Being a long time Habitat fan, I was keen to hear Tom Dixon speak. His designs are always identifiable. They are perforated metal or twisted and welded metal, in the modernist tradition. His pendant lights which are rather more like geometric lanterns or upturned burnished copper urns, have formed the ‘look’ of Habitat lighting as we know it. The blue wingback chairs, copper pendants and coloured distorted glass bubble lighting are visually distinctive.

geometric perforated metal lanterns
geometric perforated metal lanterns

The talk

He presented an engaging, funny and honest slideshow and talk about his past and how he ended up being a designer. We saw his first chair, a junk metal chair covered in twisted wire and we saw later chairs, more sophisticated and streamlined versions, but still metal. He was a bass player fortunate or unfortunate enough to have a motorbike accident as he was looking at a girl. Because of his injuries, he then had a lot of practice doing welding which led to designing metalwork. He was impatient which suited metalwork more than woodwork, which required patience and accuracy. He was not a designer who ended up doing welding, it was the other way round. In the old days when branding was less rigid, he explained how we as designers were more free to explore and create without the pressure of branding,  marketing and typecasting. We saw how a visit to Jaipur in India inspired the aforementioned upturned copper urn lighting. Tom Dixon came across as a down-to-earth nice guy even though of course, I do understand that the design world is very commercial, corporate and branded now. There was no shortage of instagramming or selfie-ing young individuals. Of course they are young. No one over 33-and-a-half takes selfies.

The cocktails

One must have cocktails. We enjoyed different delicious cocktails made of Belsazar Vermouth and tonic and Rose Vermouth reverse martini. Both were light and refreshing. I didn’t know who the DJ was but I very much enjoyed the old school (should it be skool) funky stuff.

upside down watering
upside down watering

Upside down watering

…which is not to do with cocktails. I was tempted by the upside down perspex cube self-watering orchid planters. The photos are not upside down so it’s not that I forgot to rotate them. That’s how they came. The planters were hooked and suspended from a ceiling grid. But I had to stop myself from being carried away. Unless the orchid was dangling very low, I would not even notice it anymore which defeats the point of having orchids, right? Yet I had to concede it was still a good idea if one was too forgetful or busy to water orchids or any household plant for that matter. The space under the ceiling grid  had the true feel of a greenhouse with lush cascading vines. Also I thought that it would work better if one had a lot of these rather than one.

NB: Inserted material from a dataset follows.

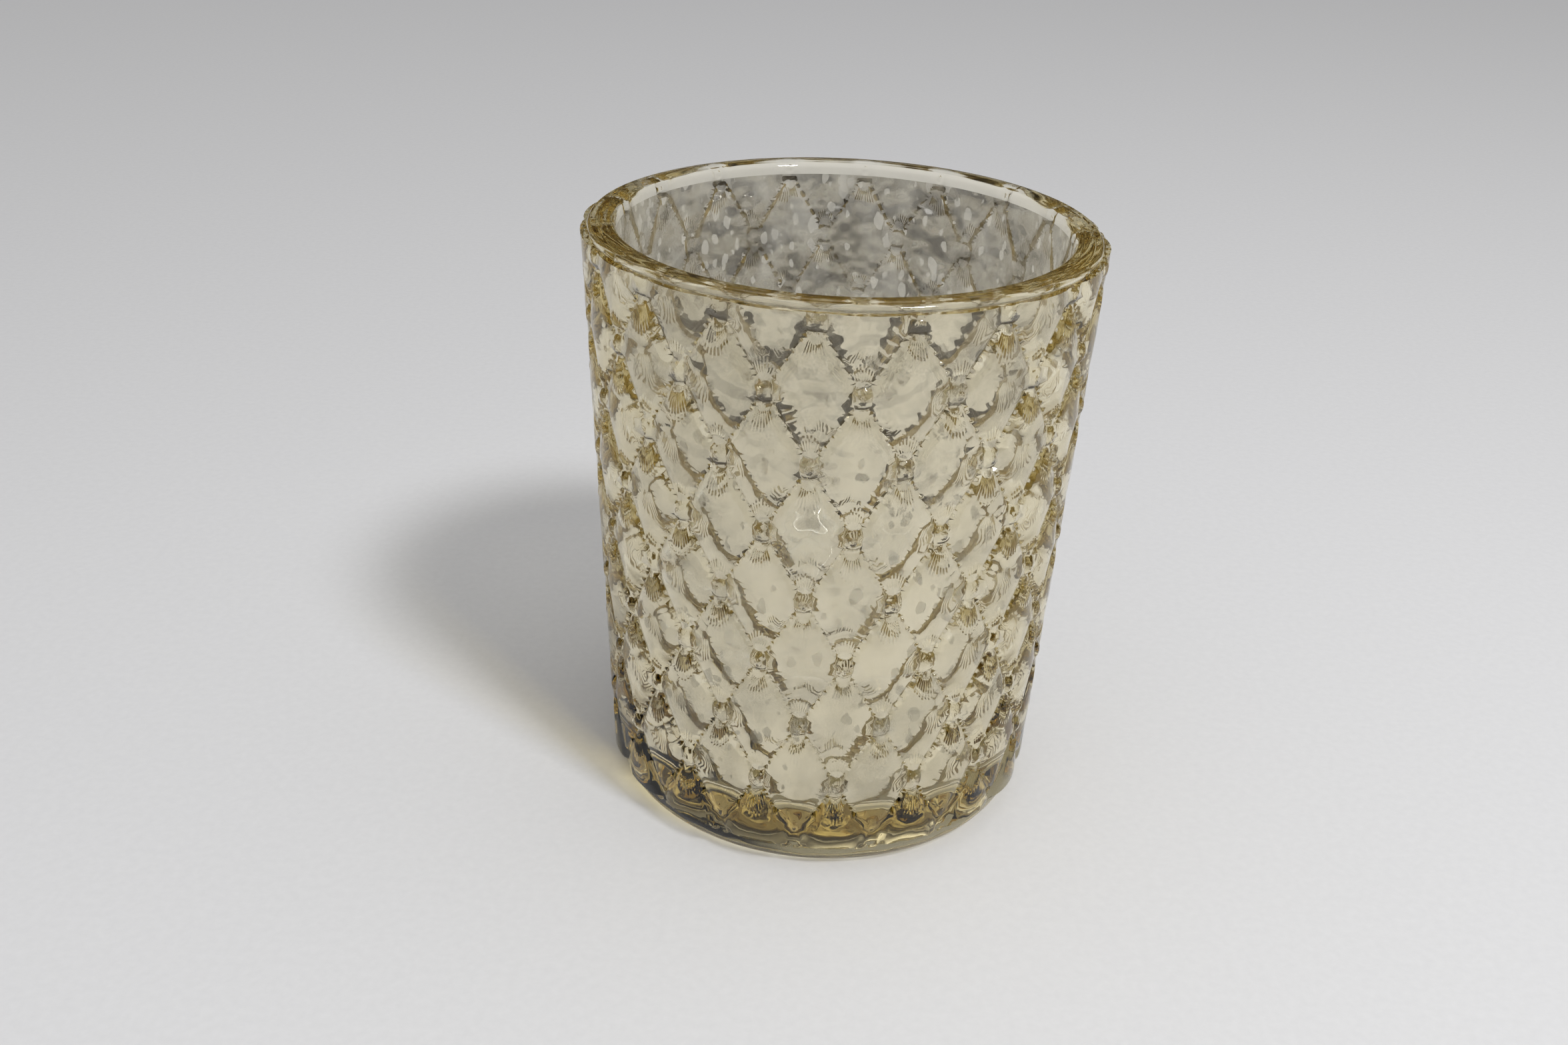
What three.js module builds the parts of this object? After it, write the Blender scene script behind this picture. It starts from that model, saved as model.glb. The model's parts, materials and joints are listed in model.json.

Wooden vintagey spectacles

…in the usual flattering classic designery shapes such as Rayban’s wayfarer. Oh… and the mould from which they are made, an idea that I was interested in years ago after seeing homemade bamboo spectacles in Vietnam.

Multi-sensory platform

Multiplex has the feel of a luxe street market because it is multi-sensory and multi-disciplinary. Twenty years ago when I first started design, every design discipline is disconnected from the others, you just mind your own business. You don’t even know what your mate is doing in the next office. The term crossover did not exist. We are very lucky now where good ideas are holistic and have to work alongside other good ideas. Whether it is fashion, architecture, graphic design, interior design or product design, they share the same roots and often these are grassroots.Thanks to Houzz for inviting me. It made me think about what the Houzz platform is. It no longer is enough to create, one must also create a ‘buzz’.